I took a last good look. It may not have necessarily been my last look there, but it was definitely going to be a long time before I returned. Even if or when I return, not everything will be the same, as I was sure that more development was going to take place. So I just glanced into the mountains, wondered at the blue sky, and saw animals in the clouds as if I was never going to return again in case if that were true. When I committed these images to memory, I submitted myself onto the plane. Takeoff was soon after. I whispered a final farewell that no one heard, then we were in the clouds, heading for Xining. Then Xi’an. And finally, Shanghai. I allowed myself one tear throughout the whole of the way back. “The more I fly, the further away I get,” I remember thinking.
Following the flight to Shanghai, we drove a long way back to Suzhou. By the time we arrived at the apartment, I was ready to just crash. Somehow, I held myself together for half an hour before I surrendered to sleep.
The next two days were spent resting and packing. As a final meeting summarizing the trip and a goodbye to me, the people who went on the environmental trip in Suzhou at the time went to a nice and special restaurant for dinner. We shared what we learned, our thoughts, our feelings, and anything else that we wanted to say. I said more goodbyes when we were going to leave, this time to Coco and her family.

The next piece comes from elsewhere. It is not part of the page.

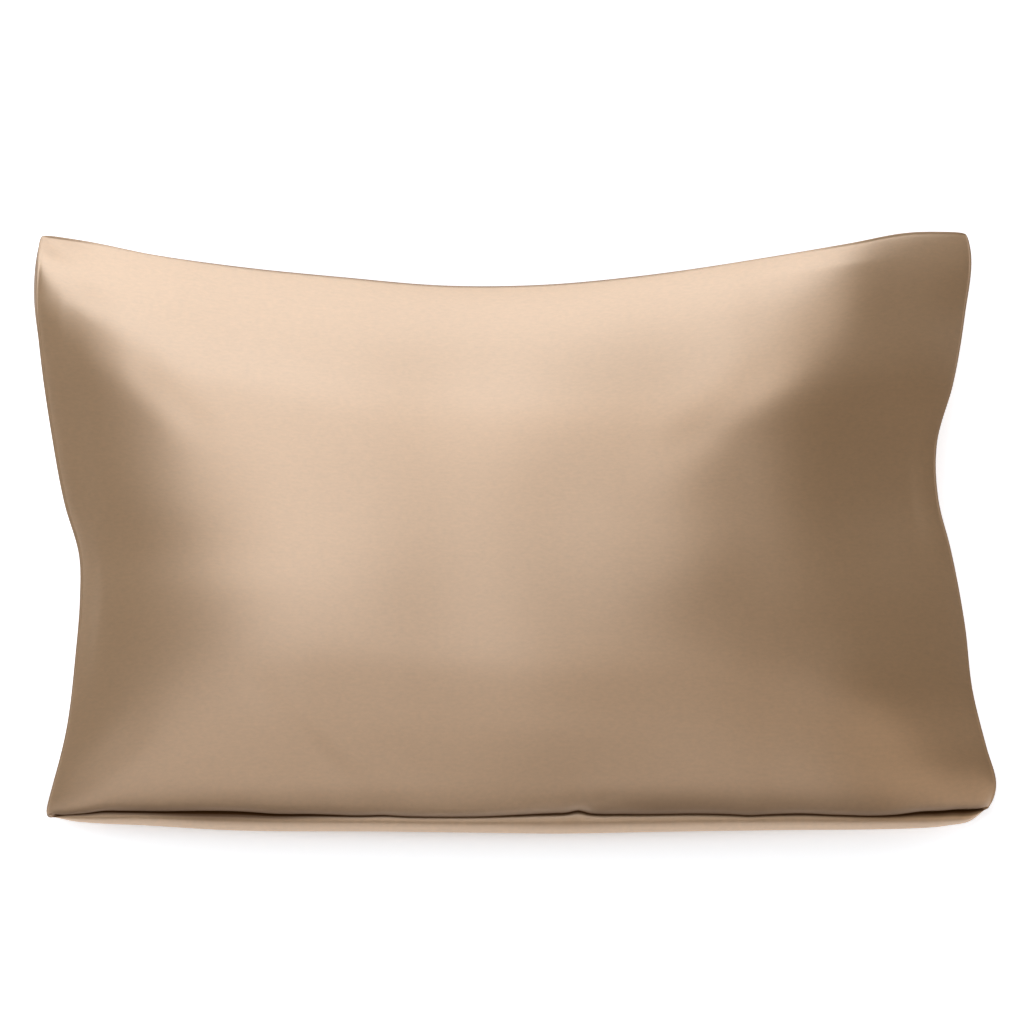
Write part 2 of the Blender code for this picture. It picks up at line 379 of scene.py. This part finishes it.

On the last day, I went with Catherine’s family and Jingbo to eat noodles for lunch. Afterward, we dropped Catherine and Aileen off at the apartment, then we drove to the Shanghai Pudong Airport, where I said my last farewells of the trip.
The flight back to America was just as painful as the one leaving America on the emotional and physical level. Aside from the fact that I had to wait an hour and a half in the plane before we took off because of air traffic, I just kept flying further and further away.
I breezed through security with another worker at the airport. Speaking in all English felt strange on my tongue. I felt intense Chinglishing in my near future.
I was reunited with my dad at last. “Hey dad,” I said. He had replied with a smile and a nod the way that he does.
When I got onto my car, I felt the trip end there.
I emailed my friends in the Tibetan Plateau as soon as I was able to. We have kept touch since then.
Catherine, Aileen, and their father had returned to America on August 11. Four days after their return, they held a pool party. There, we had fun, because fun at parties is always a must, but we had also discussed the trip. I was told then that we had made it onto a few Chinese news sites. Accomplished, I asked my dad to show me the articles that night. Memories flooded back as I heard my dad read the news out for me.
Here is the story of my trip to China. It is yet to be completed, for I will still be working towards improving environmental awareness in the Tibetan Plateau with my fellow teammates. One day, I will fly closer and closer again to see Yushu, and I hope that I will still see the green mountains and a strong infusion of their fascinating culture.